(Rows from a 3D modeling dataset)
[start]

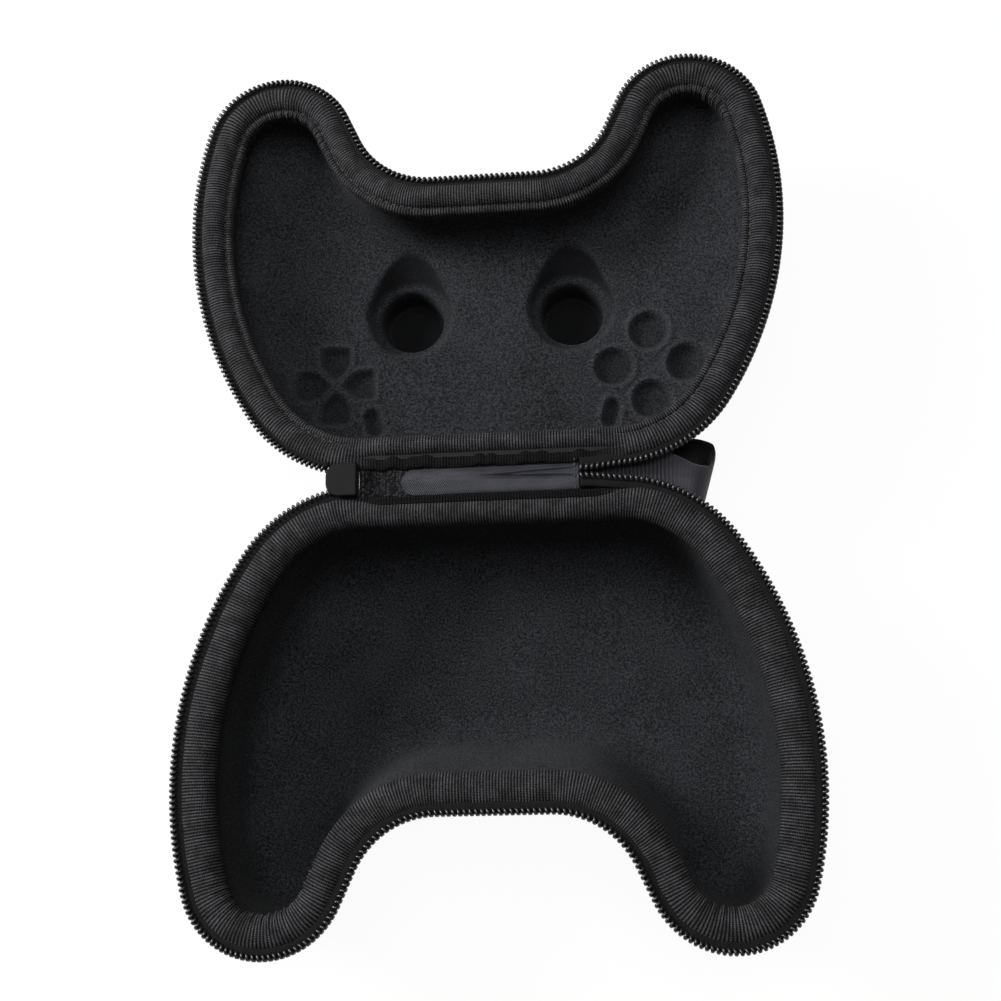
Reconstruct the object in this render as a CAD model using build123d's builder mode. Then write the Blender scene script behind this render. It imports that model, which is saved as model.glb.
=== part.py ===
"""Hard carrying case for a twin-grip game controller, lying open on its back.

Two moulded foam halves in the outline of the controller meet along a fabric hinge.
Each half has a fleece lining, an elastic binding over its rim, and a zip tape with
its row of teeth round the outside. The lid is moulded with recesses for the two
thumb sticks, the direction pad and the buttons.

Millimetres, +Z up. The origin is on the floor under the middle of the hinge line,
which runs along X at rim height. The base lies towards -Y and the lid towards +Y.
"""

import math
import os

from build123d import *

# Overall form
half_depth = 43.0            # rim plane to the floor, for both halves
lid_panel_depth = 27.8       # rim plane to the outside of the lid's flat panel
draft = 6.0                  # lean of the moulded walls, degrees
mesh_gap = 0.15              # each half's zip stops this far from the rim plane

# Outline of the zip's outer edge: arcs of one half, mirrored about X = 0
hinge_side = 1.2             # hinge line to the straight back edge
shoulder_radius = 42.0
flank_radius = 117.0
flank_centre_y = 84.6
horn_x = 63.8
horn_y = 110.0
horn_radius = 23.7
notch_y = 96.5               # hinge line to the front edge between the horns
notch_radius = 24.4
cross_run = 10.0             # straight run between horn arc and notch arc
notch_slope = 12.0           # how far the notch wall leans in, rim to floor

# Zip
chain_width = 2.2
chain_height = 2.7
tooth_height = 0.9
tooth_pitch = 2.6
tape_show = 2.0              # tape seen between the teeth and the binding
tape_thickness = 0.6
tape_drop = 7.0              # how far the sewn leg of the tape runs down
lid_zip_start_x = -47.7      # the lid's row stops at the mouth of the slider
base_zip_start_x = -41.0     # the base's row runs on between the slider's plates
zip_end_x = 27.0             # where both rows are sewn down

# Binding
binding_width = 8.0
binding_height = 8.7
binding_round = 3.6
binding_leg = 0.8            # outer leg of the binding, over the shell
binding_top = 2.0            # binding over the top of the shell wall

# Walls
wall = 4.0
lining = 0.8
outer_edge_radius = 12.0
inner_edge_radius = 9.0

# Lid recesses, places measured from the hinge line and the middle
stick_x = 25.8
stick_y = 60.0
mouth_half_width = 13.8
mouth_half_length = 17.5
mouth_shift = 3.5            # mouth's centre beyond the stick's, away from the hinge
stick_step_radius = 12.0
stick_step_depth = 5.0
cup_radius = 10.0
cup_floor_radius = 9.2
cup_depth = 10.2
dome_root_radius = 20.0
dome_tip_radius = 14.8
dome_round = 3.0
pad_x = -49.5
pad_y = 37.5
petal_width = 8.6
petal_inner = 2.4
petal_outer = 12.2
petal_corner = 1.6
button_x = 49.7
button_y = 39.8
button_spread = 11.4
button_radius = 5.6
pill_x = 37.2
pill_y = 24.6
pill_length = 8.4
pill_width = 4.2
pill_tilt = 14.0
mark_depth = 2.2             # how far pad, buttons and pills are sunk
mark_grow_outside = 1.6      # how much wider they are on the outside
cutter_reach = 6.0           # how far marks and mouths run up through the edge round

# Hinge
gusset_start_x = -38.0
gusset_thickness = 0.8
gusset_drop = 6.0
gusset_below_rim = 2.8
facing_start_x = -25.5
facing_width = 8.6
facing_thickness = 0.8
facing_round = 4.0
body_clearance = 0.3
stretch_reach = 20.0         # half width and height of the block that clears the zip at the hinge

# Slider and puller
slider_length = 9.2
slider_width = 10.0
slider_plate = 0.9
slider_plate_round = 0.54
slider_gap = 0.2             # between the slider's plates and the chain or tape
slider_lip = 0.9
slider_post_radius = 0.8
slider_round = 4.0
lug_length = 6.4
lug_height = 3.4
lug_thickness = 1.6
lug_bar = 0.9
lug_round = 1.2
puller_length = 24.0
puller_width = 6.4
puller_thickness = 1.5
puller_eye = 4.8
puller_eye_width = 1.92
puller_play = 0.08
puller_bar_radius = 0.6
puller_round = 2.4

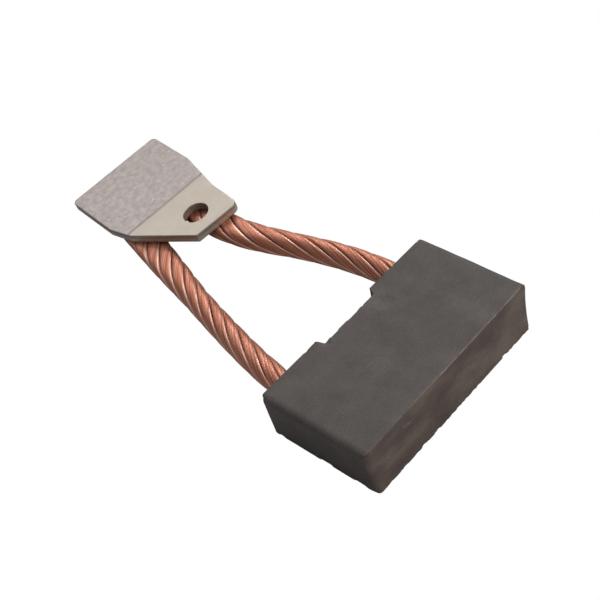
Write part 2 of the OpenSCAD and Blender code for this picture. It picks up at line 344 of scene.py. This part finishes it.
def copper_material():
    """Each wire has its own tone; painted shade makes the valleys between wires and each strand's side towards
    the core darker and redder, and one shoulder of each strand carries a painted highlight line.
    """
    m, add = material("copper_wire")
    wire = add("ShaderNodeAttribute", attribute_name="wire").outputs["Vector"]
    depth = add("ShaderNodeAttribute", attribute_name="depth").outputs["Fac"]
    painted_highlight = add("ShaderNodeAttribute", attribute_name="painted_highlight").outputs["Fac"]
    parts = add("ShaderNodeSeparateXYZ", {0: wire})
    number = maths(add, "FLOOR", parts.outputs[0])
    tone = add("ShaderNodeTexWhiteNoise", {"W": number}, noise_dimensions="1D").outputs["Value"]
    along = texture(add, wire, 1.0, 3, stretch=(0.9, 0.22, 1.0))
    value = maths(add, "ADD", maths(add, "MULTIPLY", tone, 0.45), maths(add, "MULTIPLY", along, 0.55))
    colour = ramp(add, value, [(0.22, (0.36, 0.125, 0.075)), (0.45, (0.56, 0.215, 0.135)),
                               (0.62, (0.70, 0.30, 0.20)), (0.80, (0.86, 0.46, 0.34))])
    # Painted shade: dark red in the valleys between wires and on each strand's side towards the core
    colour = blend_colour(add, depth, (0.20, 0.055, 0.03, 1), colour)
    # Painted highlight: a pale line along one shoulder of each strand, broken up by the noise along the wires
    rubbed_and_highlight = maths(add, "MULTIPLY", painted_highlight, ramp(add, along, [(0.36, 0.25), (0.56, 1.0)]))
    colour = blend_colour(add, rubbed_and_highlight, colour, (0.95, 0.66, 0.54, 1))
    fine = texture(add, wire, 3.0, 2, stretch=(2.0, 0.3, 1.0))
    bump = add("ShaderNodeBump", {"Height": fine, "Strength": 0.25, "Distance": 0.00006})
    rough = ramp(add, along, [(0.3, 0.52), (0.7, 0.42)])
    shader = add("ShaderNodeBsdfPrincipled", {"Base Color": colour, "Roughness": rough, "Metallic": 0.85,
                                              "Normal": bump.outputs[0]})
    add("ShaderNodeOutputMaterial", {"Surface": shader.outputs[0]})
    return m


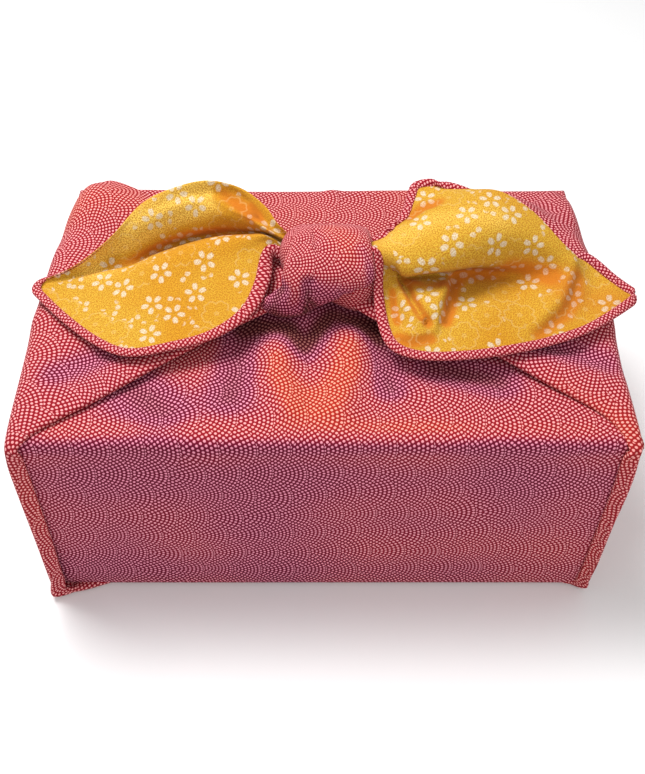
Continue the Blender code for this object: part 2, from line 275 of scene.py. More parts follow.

[end]

[Request]: From the data above, copy out every line with the string "which" in it.

[Worked solution]:
Reconstruct the object in this render as a CAD model using build123d's builder mode. Then write the Blender scene script behind this render. It imports that model, which is saved as model.glb.
which runs along X at rim height. The base lies towards -Y and the lid towards +Y.